YOUR INSTRUCTIONS:
Return the material below in full and exactly.

INFORMATION SUPPLIED:
..............................
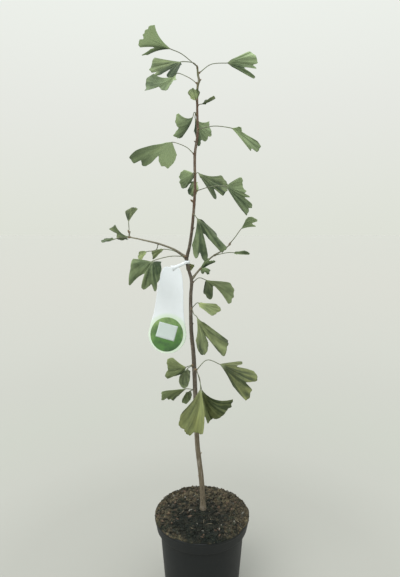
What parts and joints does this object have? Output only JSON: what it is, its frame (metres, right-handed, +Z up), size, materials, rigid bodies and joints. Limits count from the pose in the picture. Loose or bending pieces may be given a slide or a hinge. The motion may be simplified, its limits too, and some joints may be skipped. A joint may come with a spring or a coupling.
{
  "type": "potted ginkgo tree",
  "caption": "Young ginkgo with a slender crooked stem, thin boughs and drooping fan-shaped leaves in a round black nursery pot, with a blank hang tag",
  "frame": {"origin": "centre of the pot's flat underside", "axes": "+Z up the stem, +X to the right and -Y towards the viewer of the front view"},
  "size_m": [0.3096, 0.2313, 1.1168],
  "materials": {
    "pot": "black moulded plastic with a soft sheen, dusty at the rim",
    "soil": "damp dark potting mix of peat and bark with moss and pale bark chips",
    "bark": "grey-brown young bark, finely ridged, with lenticels and bud scars",
    "leaf": "matt mid-green fan-shaped leaves with fine forking veins",
    "tag": "white plastic label with a plain green disc and a blank white patch"
  },
  "bodies": {
    "root": {"pot": "pot", "soil": "soil", "trunk": "bark", "bough_left": "bark", "bough_right": "bark", "hang_tag": "tag", "foliage_01": "leaf", "foliage_02": "leaf", "foliage_03": "leaf", "foliage_04": "leaf", "foliage_05": "leaf", "foliage_06": "leaf", "foliage_07": "leaf", "foliage_08": "leaf", "foliage_09": "leaf", "foliage_10": "leaf", "foliage_11": "leaf", "foliage_12": "leaf", "foliage_13": "leaf", "foliage_14": "leaf", "foliage_15": "leaf", "foliage_16": "leaf", "foliage_17": "leaf", "foliage_18": "leaf", "foliage_19": "leaf", "foliage_20": "leaf", "foliage_21": "leaf", "foliage_22": "leaf", "foliage_23": "leaf", "foliage_24": "leaf", "foliage_25": "leaf", "foliage_26": "leaf", "foliage_27": "leaf", "foliage_28": "leaf", "foliage_29": "leaf", "foliage_30": "leaf"}
  },
  "joints": []
}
..............................
CORRECT RESPONSE:
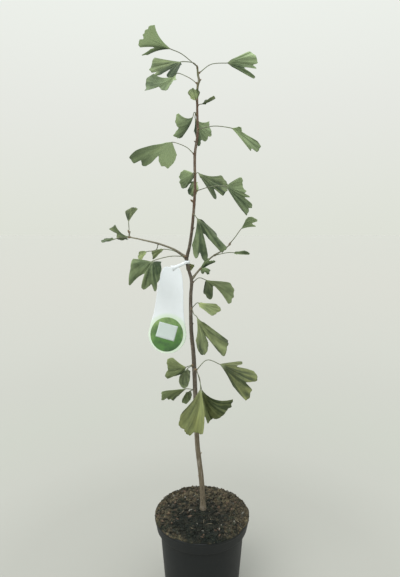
What parts and joints does this object have? Output only JSON: what it is, its frame (metres, right-handed, +Z up), size, materials, rigid bodies and joints. Limits count from the pose in the picture. Loose or bending pieces may be given a slide or a hinge. The motion may be simplified, its limits too, and some joints may be skipped. A joint may come with a spring or a coupling.
{
  "type": "potted ginkgo tree",
  "caption": "Young ginkgo with a slender crooked stem, thin boughs and drooping fan-shaped leaves in a round black nursery pot, with a blank hang tag",
  "frame": {"origin": "centre of the pot's flat underside", "axes": "+Z up the stem, +X to the right and -Y towards the viewer of the front view"},
  "size_m": [0.3096, 0.2313, 1.1168],
  "materials": {
    "pot": "black moulded plastic with a soft sheen, dusty at the rim",
    "soil": "damp dark potting mix of peat and bark with moss and pale bark chips",
    "bark": "grey-brown young bark, finely ridged, with lenticels and bud scars",
    "leaf": "matt mid-green fan-shaped leaves with fine forking veins",
    "tag": "white plastic label with a plain green disc and a blank white patch"
  },
  "bodies": {
    "root": {"pot": "pot", "soil": "soil", "trunk": "bark", "bough_left": "bark", "bough_right": "bark", "hang_tag": "tag", "foliage_01": "leaf", "foliage_02": "leaf", "foliage_03": "leaf", "foliage_04": "leaf", "foliage_05": "leaf", "foliage_06": "leaf", "foliage_07": "leaf", "foliage_08": "leaf", "foliage_09": "leaf", "foliage_10": "leaf", "foliage_11": "leaf", "foliage_12": "leaf", "foliage_13": "leaf", "foliage_14": "leaf", "foliage_15": "leaf", "foliage_16": "leaf", "foliage_17": "leaf", "foliage_18": "leaf", "foliage_19": "leaf", "foliage_20": "leaf", "foliage_21": "leaf", "foliage_22": "leaf", "foliage_23": "leaf", "foliage_24": "leaf", "foliage_25": "leaf", "foliage_26": "leaf", "foliage_27": "leaf", "foliage_28": "leaf", "foliage_29": "leaf", "foliage_30": "leaf"}
  },
  "joints": []
}